Their shares can be illiquid or restricted, and money invested could remain unavailable for years… if it’s ever returned to investors at all.
Nine out of 10 startups normally fail. And even the best VCs strike out from time to time.
So you shouldn’t invest any money you can’t afford to lose.
Yet as you can see below, just one multi-bagger can more than make up for a string of duds…
|Hypothetical Startup Portfolio||Private Investment||Return||Balance|
|Early-Stage Investment #1||$100||-100%||$0|
|Early-Stage Investment #2||$100||-100%||$0|
|Early-Stage Investment #3||$100||-100%||$0|
|Early-Stage Investment #4||$100||-50%||$50|
|Early-Stage Investment #5||$100||-50%||$50|
|Early-Stage Investment #6||$100||-50%||$50|
|Early-Stage Investment #7||$100||-50%||$50|
|Early-Stage Investment #8||$100||-25%||$75|
|Early-Stage Investment #9||$100||-25%||$75|
|Early-Stage Investment #10||$100||1,000%||$1,100|
That’s why plenty of early-stage investors – including firms like Sequoia Capital, Andreessen Horowitz, Kleiner Perkins, and Greylock Partners – are willing to take the risk.
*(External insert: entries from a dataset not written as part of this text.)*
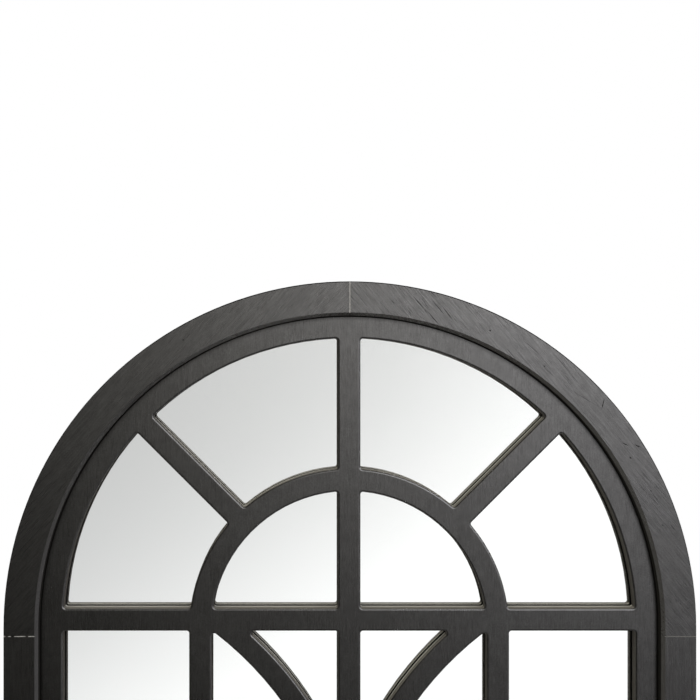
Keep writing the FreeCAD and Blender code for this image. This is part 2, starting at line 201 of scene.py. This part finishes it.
def add_up(tree, first, *others):
    total = first
    for other in others:
        total = calc(tree, "ADD", total, other)
    return total


def weighted(tree, layers, shares, base=0.0):
    """The named layers added up, each times its share, and a base."""
    terms = [calc(tree, "MULTIPLY", layers[name], share) for name, share in shares.items()]
    return add_up(tree, *terms, base)


def normal_parts(tree):
    normal = shader(tree, "NewGeometry").outputs["Normal"]
    return shader(tree, "SeparateXYZ", {"Vector": normal}).outputs


def slope(tree):
    """1 on faces square to the front, 0 on faces that run from front to back."""
    return calc(tree, "ABSOLUTE", normal_parts(tree)["Y"])


def sideways(tree):
    """1 on the sides of a bar or member, 0 on its front face."""
    return span(tree, slope(tree), *SIDE_SLOPE)


def faces_inwards(tree):
    """1 where the surface looks towards the middle of the arch."""
    middle = shader(tree, "VectorMath", {
        0: position(tree), 1: (0.0, 0.0, ARCH_CENTRE_Z)}, operation="SUBTRACT")
    normal = shader(tree, "NewGeometry").outputs["Normal"]
    outward = shader(tree, "VectorMath", {
        0: middle.outputs["Vector"], 1: normal}, operation="DOT_PRODUCT").outputs["Value"]
    return calc(tree, "LESS_THAN", outward, 0.0)


def opening_sides(tree):
    """1 on the sides of the frame that look into its opening."""
    return calc(tree, "MULTIPLY", sideways(tree), faces_inwards(tree))


def opening_bevel(tree):
    """1 on the frame's slanted edge round its opening."""
    steep = slope(tree)
    slanted = calc(tree, "MULTIPLY", span(tree, steep, *BEVEL_TOP), span(tree, steep, *BEVEL_FOOT))
    return calc(tree, "MULTIPLY", slanted, faces_inwards(tree))


def outer_edge(tree):
    """1 on the rounded outer edge of the frame."""
    return calc(tree, "MULTIPLY", span(tree, slope(tree), *EDGE_SLOPE),
                calc(tree, "SUBTRACT", 1.0, faces_inwards(tree)))


def band_of(tree, value, half_width):
    """1 where value is within half_width of nought, with a soft edge."""
    return span(tree, calc(tree, "ABSOLUTE", value), half_width, BAND_CORE * half_width)


# ---- black paint ----

PAINT_COLOURS = ((0.0038, 0.0037, 0.0034, 1.0), (0.0096, 0.0093, 0.0086, 1.0))
PAINT_ROUGHNESS = 0.28
PAINT_SHEEN = 0.5
PANE_SIDE_PAINTED_SHEEN = (0.105, 0.10, 0.091, 1.0)  # sides of the panes: painted sheen, lighter than the paint, in place of their reflections
# sides of the frame's opening: painted sheen, a little lighter than the paint
OPENING_SIDE_PAINTED_SHEEN = (0.024, 0.023, 0.021, 1.0)
# the frame's bevel round its opening: painted sheen, lighter than the paint
BEVEL_PAINTED_SHEEN = (0.028, 0.027, 0.026, 1.0)
LEDGE_PAINTED_TOP_LIGHT = (0.27, 0.257, 0.226, 1.0)      # sides that look up: tan, painted light from above
LEDGE_PAINTED_REFLECTION = (0.96, 0.94, 0.85, 1.0)         # and near the glass, nearly white: painted reflection
JOINT_COLOUR = (0.54, 0.535, 0.515, 1.0)     # filler in the joints of the frame
JOINT_HALF_WIDTH = 0.00065
JOINT_DEPTH = 0.0006                         # no filler lies deeper
JOINT_BREAKS = 300.0                         # scale of the gaps in the left joint's filler
JOINT_BREAK_SPAN = (0.40, 0.62)
FAINT_JOINT = 0.4                            # the right spring joint shows less
CONTACT_SHADE_WIDTH = 0.007                        # strip of lattice beside the frame with less sheen: painted shade
CONTACT_SHADE_SHARE = 0.5
CONTACT_SHADOW_LINE = 0.0024                        # and its painted shadow line right beside the frame
GLASS_SHADE_WIDTH = 0.0018                          # painted shade at the end of the pane's sides, at the glass
# how far from the glass the ledges' painted reflection reaches
LEDGE_REFLECTION_WIDTH = 0.005

# Where a face's slope starts and stops to count as one of these.
SIDE_SLOPE = (0.72, 0.32)
BEVEL_TOP = (0.85, 0.75)
BEVEL_FOOT = (0.3, 0.45)
EDGE_SLOPE = (0.98, 0.90)
LEDGE_RISE = (0.3, 0.8)                      # how far a side looks up
GRAZING = (0.45, 0.75)                       # seen so flat that the sheen is gone
BAND_CORE = 0.4                              # share of a line's width that is at its full

# Sizes of the patterns: length along the grain and width across it, or a noise scale, and
# where the noise's value starts and stops to count.
WOOD_FIBRE = (0.05, 0.0014, 0.0014)
WOOD_FIBRE_HEIGHT = 0.00009
LATTICE_FIBRE = (0.03, 0.0010, 0.0010)
LATTICE_FIBRE_HEIGHT = 0.00004
GRAIN = (0.013, 0.0013, 0.0013)
FIGURE = (0.16, 0.011, 0.011)
CRACK = (0.11, 0.0042, 0.0042)
CRACK_LINE = 0.012                           # half width of a crack, in the noise's value
CRACK_PATCHES = 26.0
CRACK_PATCH_SPAN = (0.46, 0.62)
HAZE = 9.0
GRIT = 700.0
SPECKLE_SPAN = (0.66, 0.78)
MOTTLE = 110.0
MARK_EDGE = (1.0, 0.3)                       # a mark fades between these, of its half size
CRACK_WEAR = 0.5                             # how much a crack counts, against a scratch
FAINT_WEAR = 0.45                            # and a faint line

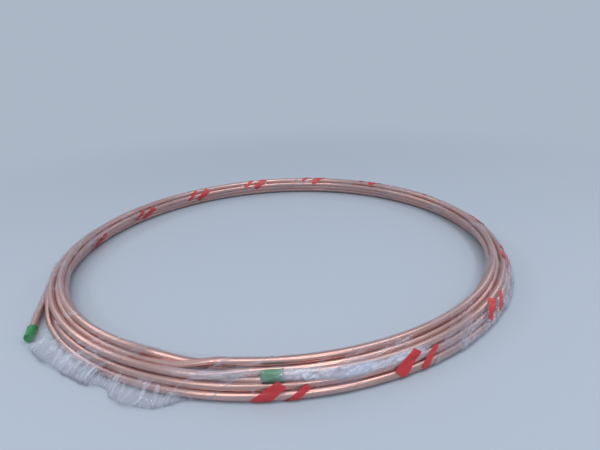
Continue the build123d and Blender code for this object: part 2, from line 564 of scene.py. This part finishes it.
# The strip laid flat: each wrap goes once up the girth and on along the ring, at a slant
strip_step = np.hypot(ring_length, girth)
strip_width = ring_length * film_lap * girth / strip_step
slanted = across * film_lap * ring_length * ring_length / strip_step
strip_uv = np.stack([wrap * strip_step + slanted, across * strip_width + 0 * wrap], -1)

# What the material needs to know of each point
edge = ease((np.abs(across) - 0.485) / 0.015) + 0 * wrap
past_the_cap = smooth_window(angle, 221.5, 262, 5)
over_cap = smooth_window(angle, 211.5, 221, 3) * ease(turned_out + 0.6)
over_upper_cap = smooth_window(angle, 265, 271.8, 1.5) * ease(1.5 - np.abs(turn_degrees - 48) / 40)
near_caps = np.maximum(over_cap, over_upper_cap)
beyond_the_turns = ease((film_radius - coil_radius + 0.003) / 0.006)
milk = off_the_turns * beyond_the_turns * (0.25 + 0.65 * past_the_cap) + 0.85 * right_side + 0.30 * behind
masks = {"loose": np.clip(milk * (1 - 0.7 * near_caps), 0, 1),
         "bunched": np.clip(band + 0.40 * right_side * beyond_the_turns, 0, 1),
         "printed": 1 - smooth_window(angle, 200, 262, 4),
         "crease": np.clip(folds * 0.7 + creases * 0.5, 0, 1.5),
         "lap_edge": edge,
         "over_cap": over_cap}
film = grid_mesh("film_wrap", film_points, around=False, uv=strip_uv, masks=masks)
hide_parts("wrap_film")
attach(film, "root")

clear_haze = (0.48, 0.51, 0.60, 1)
# Milky white of bunched film, also painted on folds and creases as glints
milk_and_glint_white = (0.70, 0.76, 0.91, 1)
print_red = (0.60, 0.008, 0.015, 1)
polythene = bpy.data.materials.new("clear_polythene")
polythene.use_nodes = True
nodes, links = polythene.node_tree.nodes, polythene.node_tree.links
shader = nodes["Principled BSDF"]
shader.inputs["IOR"].default_value = 1.51
shader.inputs["Specular IOR Level"].default_value = 1.0


def mask(name):
    """A point attribute of the mesh, as a value."""
    made = nodes.new("ShaderNodeAttribute")
    made.attribute_name = name
    return made.outputs["Fac"]


def off_middle(cloud):
    """How far a noise is from its middle value."""
    return worked("ABSOLUTE", worked("SUBTRACT", cloud, 0.5))


streaks = noise(strip_map((60, 260, 1)), Detail=5.0, Roughness=0.6, Distortion=0.8)
crumpled = noise(strip_map((95, 85, 1)), Detail=2.0, Roughness=0.45, Distortion=1.4)
flecks = noise(strip_map((190, 420, 1)), Detail=4.0, Roughness=0.7, Distortion=1.2)
facets = node("TexVoronoi", Vector=strip_map((190, 210, 1)), Scale=1.0).outputs["Distance"]
clouds = soft_patches(strip_map((24, 38, 1)), 2.6, -0.80)
# Rare crinkled patches on the tight film, whose crease lines get painted glints
rare = soft_patches(strip_map((31, 45, 1)), 9.0, -5.1)
# A fold line lies where the crumpled noise crosses its middle
fold_lines = worked("MULTIPLY_ADD", off_middle(crumpled), -15.0, 1.0, clamp=True)

# Plain red print: a wide and a narrow slanted bar well apart, at even distances along the strip
mark_spacing = 0.1365
mark_start = 0.5191 - mark_spacing / 2
mark_aside = 0.008
mark_slant = np.radians(38)
# Each bar's middle along the ring and up from the mark's, and its length and width
bars = [(-0.0085, 0.0008, 0.024, 0.0088), (0.0100, -0.0016, 0.021, 0.0046)]

own_map = nodes.new("ShaderNodeUVMap")
own_map.uv_map = "along_around"
parted = node("SeparateXYZ", Vector=own_map.outputs["UV"])
along_strip, across_it = parted.outputs[0], parted.outputs[1]
from_start = worked("SUBTRACT", along_strip, mark_start)
mark_u = worked("SUBTRACT", worked("FLOORED_MODULO", from_start, mark_spacing), mark_spacing / 2)
mark_v = worked("SUBTRACT", across_it, mark_aside)


def turned_by(x, y, cosine, sine):
    """Two outputs as seen on axes turned by an angle, given as its cosine and sine."""
    return (worked("MULTIPLY_ADD", x, cosine, worked("MULTIPLY", y, sine)),
            worked("MULTIPLY_ADD", y, cosine, worked("MULTIPLY", x, -sine)))


def up_the_girth(u, v):
    """Metres along the ring and up its girth, from metres along and across the slanted strip."""
    lead, rise = ring_length / strip_step, girth / strip_step
    return (worked("MULTIPLY_ADD", u, lead, worked("MULTIPLY", v, rise)),
            worked("MULTIPLY_ADD", u, rise, worked("MULTIPLY", v, -lead)))


mark_along, mark_up = up_the_girth(mark_u, mark_v)


def printed_bar(along, up, length, width):
    """1 inside a slanted bar, and 0 outside it."""
    x, y = worked("SUBTRACT", mark_along, along), worked("SUBTRACT", mark_up, up)
    lengthwise, aside = turned_by(x, y, float(np.cos(mark_slant)), float(np.sin(mark_slant)))
    within = worked("LESS_THAN", worked("ABSOLUTE", lengthwise), length / 2)
    return worked("MULTIPLY", within, worked("LESS_THAN", worked("ABSOLUTE", aside), width / 2))


wide_bar, narrow_bar = (printed_bar(*bar) for bar in bars)
worn = worked("MULTIPLY_ADD", streaks, 3.0, -0.15, clamp=True)
ink = worked("MULTIPLY", worked("MULTIPLY", worked("MAXIMUM", wide_bar, narrow_bar), worn), mask("printed"))

# Long thin folds run nearly along the ring where the strip was pulled tight, whitened partly as painted
# glints
pull = np.radians(16)
ring_along, ring_up = up_the_girth(along_strip, across_it)
with_pull, over_pull = turned_by(ring_along, ring_up, float(np.cos(pull)), float(np.sin(pull)))
pulled = node("CombineXYZ", X=worked("MULTIPLY", with_pull, 9.0), Y=worked("MULTIPLY", over_pull, 70.0))
pulled_noise = noise(pulled.outputs[0], Detail=1.0, Roughness=0.4, Distortion=0.3)
long_glinting_folds = worked("MULTIPLY_ADD", off_middle(pulled_noise), -34.0, 1.0, clamp=True)
long_glinting_folds = worked("MULTIPLY", long_glinting_folds, worked("MULTIPLY_ADD", clouds, 0.9, 0.1))

# Bunched film is milky in streaks, and loose film in clouds, flecks and creases; crease lines also carry
# painted glints
streak_u, streak_v = worked("MULTIPLY", ring_along, 48.0), worked("MULTIPLY", over_pull, 210.0)
streak_place = node("CombineXYZ", X=streak_u, Y=streak_v)
bunch_streaks = noise(streak_place.outputs[0], Detail=4.0, Roughness=0.6, Distortion=0.9)
streaked = worked("MULTIPLY_ADD", bunch_streaks, 2.2, -0.25, clamp=True)
bunched = worked("MULTIPLY", mask("bunched"), streaked)
milky = worked("MULTIPLY", mask("loose"), clouds)
in_the_loose = worked("MAXIMUM", mask("loose"), mask("bunched"))
crumple = worked("MAXIMUM", in_the_loose, worked("MULTIPLY", rare, 0.85))
creased_and_glinting = worked("MULTIPLY", crumple, fold_lines)
crest = worked("MULTIPLY", mask("crease"), worked("MULTIPLY_ADD", crumpled, 2.4, -0.8, clamp=True))
fleck = worked("MULTIPLY", worked("GREATER_THAN", flecks, 0.62), crumple)
rim = node("LayerWeight", Blend=0.25).outputs["Facing"]

# How much of the film shows: a little everywhere, more for each of these, and less over the lower cap
clouded = worked("MULTIPLY_ADD", crest, 0.08, 0.045)
for effect, amount in ((long_glinting_folds, 0.30), (milky, 0.22), (bunched, 0.66), (creased_and_glinting, 0.32), (fleck, 0.38),
                       (mask("lap_edge"), 0.32), (rim, 0.08)):
    clouded = worked("MULTIPLY_ADD", effect, amount, clouded)
thinned = worked("MULTIPLY_ADD", mask("over_cap"), -0.75, 1.0)
clouded = worked("MULTIPLY", clouded, thinned, clamp=True)
links.new(worked("MAXIMUM", clouded, worked("MULTIPLY", ink, 0.90)), shader.inputs["Alpha"])

# Folds and creases are whitened: partly the film's own creasing, partly painted glints
folds_white_and_glints = worked("MAXIMUM", creased_and_glinting, long_glinting_folds)
milk_and_painted_glints = worked("MAXIMUM", worked("MAXIMUM", milky, bunched), folds_white_and_glints, clamp=True)
haze = blend_colours(milk_and_painted_glints, clear_haze, milk_and_glint_white)
links.new(blend_colours(ink, haze, print_red), shader.inputs["Base Color"])
glossy = worked("MULTIPLY_ADD", milk_and_painted_glints, 0.12, 0.07)
links.new(worked("MULTIPLY_ADD", ink, 0.40, glossy, clamp=True), shader.inputs["Roughness"])
relief = worked("MULTIPLY_ADD", facets, worked("MULTIPLY", crumple, 0.9), worked("MULTIPLY", streaks, 0.35))
relief = worked("MULTIPLY_ADD", bunch_streaks, worked("MULTIPLY", mask("bunched"), 1.6), relief)
bump = node("Bump", Strength=0.7, Distance=0.0008, Height=relief)
links.new(bump.outputs[0], shader.inputs["Normal"])
film.data.materials.append(polythene)

# Floor and light
# A plain pale floor without an edge, a long soft lamp above the coil, one behind it at each side, and two
# small ones in front that make the film glint.

floor_reach = 3.0
floor_corners = 96
floor_colour = (0.46, 0.53, 0.62, 1)
backdrop_colour = (0.41, 0.475, 0.565, 1)
fade_start, fade_end = 0.30, 1.0

turn = np.linspace(0, 2 * np.pi, floor_corners, endpoint=False)
floor_ring = np.stack([np.cos(turn), np.sin(turn), 0 * turn], -1)
floor = grid_mesh("floor", np.array([0, floor_reach])[:, None, None] * floor_ring[None])

floor_paint = bpy.data.materials.new("pale_floor")
floor_paint.use_nodes = True
nodes, links = floor_paint.node_tree.nodes, floor_paint.node_tree.links
shader = nodes["Principled BSDF"]
shader.inputs["Base Color"].default_value = floor_colour
shader.inputs["Roughness"].default_value = 0.55


def shown_rays():
    """1 for the rays that show the background: the camera's own, and those by gloss or through glass."""
    ray = nodes.new("ShaderNodeLightPath").outputs
    seen = worked("MAXIMUM", ray["Is Camera Ray"], ray["Is Glossy Ray"])
    return worked("MAXIMUM", seen, ray["Is Transmission Ray"])


# The floor fades into the backdrop's own colour, so that no line shows where they meet
from_middle = node("VectorMath", _0=nodes.new("ShaderNodeTexCoord").outputs["Object"])
from_middle.operation = "LENGTH"
far = node("MapRange", Value=from_middle.outputs["Value"], From_Min=fade_start, From_Max=fade_end)
far.interpolation_type = "SMOOTHSTEP"
glow = node("Emission", Color=backdrop_colour, Strength=1.0)
faded = node("MixShader", _0=worked("MULTIPLY", far.outputs["Result"], shown_rays()), _1=shader.outputs[0],
             _2=glow.outputs[0])
links.new(faded.outputs[0], nodes["Material Output"].inputs["Surface"])
floor.data.materials.append(floor_paint)

world = bpy.data.worlds.new("studio")
bpy.context.scene.world = world
world.use_nodes = True
nodes, links = world.node_tree.nodes, world.node_tree.links
studio_light = nodes["Background"]
studio_light.inputs["Color"].default_value = (0.75, 0.78, 0.85, 1)
studio_light.inputs["Strength"].default_value = 0.55
backdrop = node("Background", Color=backdrop_colour, Strength=1.0)
shown = node("MixShader", _0=shown_rays(), _1=studio_light.outputs[0], _2=backdrop.outputs[0])
links.new(shown.outputs[0], nodes["World Output"].inputs[0])


def soft_lamp(name, place, aim, width, depth, watts):
    """A rectangular area lamp at a place, facing a point, with its width level."""
    lamp = bpy.data.lights.new(name, "AREA")
    lamp.shape = "RECTANGLE"
    lamp.size = width
    lamp.size_y = depth
    lamp.energy = watts
    holder = bpy.data.objects.new(name, lamp)
    bpy.context.collection.objects.link(holder)
    away = np.array(place) - np.array(aim)
    away = away / np.linalg.norm(away)
    side = np.cross([0, 0, 1], away)
    side /= np.linalg.norm(side)
    turned = np.stack([side, np.cross(away, side), away], 1)
    holder.matrix_world = Matrix.Translation(place) @ Matrix(turned.tolist()).to_4x4()


soft_lamp("top_lamp", (0.15, -0.45, 1.5), (0, -0.1, 0), 2.0, 0.35, 10)
soft_lamp("left_lamp", (-1.4, 0.6, 1.15), (0, 0, 0), 1.7, 0.4, 3.8)
soft_lamp("right_lamp", (1.5, 0.9, 1.05), (0, 0, 0), 1.0, 0.4, 2.0)
soft_lamp("glint_lamp", (0.5, -1.5, 1.5), (0, 0, 0), 0.12, 0.12, 5)
soft_lamp("second_glint_lamp", (-0.8, -1.2, 1.1), (0, 0, 0), 0.08, 0.08, 1.6)

# Camera
# It stands where the photograph was taken from: in front of the coil and a little above it, looking
# down by 21 degrees and leaning slightly.

sensor_width = 36
picture_width = 600
focal_pixels = 455
standing_place = (0.098 * coil_radius, -1.967 * coil_radius, 0.888 * coil_radius)
look_down, lean = np.radians(21.25), np.radians(-2.65)

camera_data = bpy.data.cameras.new("camera")
camera_data.sensor_width = sensor_width
camera_data.lens = sensor_width * focal_pixels / picture_width
camera = bpy.data.objects.new("camera", camera_data)
bpy.context.collection.objects.link(camera)
level = np.array([1, 0, 0])
upward = np.array([0, np.sin(look_down), np.cos(look_down)])
back = np.array([0, -np.cos(look_down), np.sin(look_down)])
right = np.cos(lean) * level + np.sin(lean) * upward
top = np.cos(lean) * upward - np.sin(lean) * level
turned = Matrix(np.stack([right, top, back], 1).tolist()).to_4x4()
camera.matrix_world = Matrix.Translation(standing_place) @ turned
bpy.context.scene.camera = camera
bpy.context.scene.view_settings.view_transform = "Standard"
They aim for 10x or higher returns.
They also spread out their bets. So if just one of the 30 or 40 private companies in their portfolios becomes a huge winner, it more than makes up for a streak of losers.
Essentially, they practice the same type of asymmetric investing that we recommend to you.
Think of it this way: Symmetrical risk is where you bet $100 to make as much as $200 – at most, a 100% return.
Asymmetric risk is where you bet $100 to make $1,000, $10,000, $100,000, or even more.
When you position-size correctly, the potential gain far outweighs the risk.
In the case of private market investments, I might recommend allocating a small amount to any one idea ($200–400 for smaller investors or $500–1,000 for larger investors).
Remember, you can access private crowdfunding deals with small sums – sometimes as little as $50 – and make outsized gains. But no amount of vetting is fail-proof. Even the best startups can go to zero.
Keep your positions small and invest in a decent number of private companies to further spread the risk.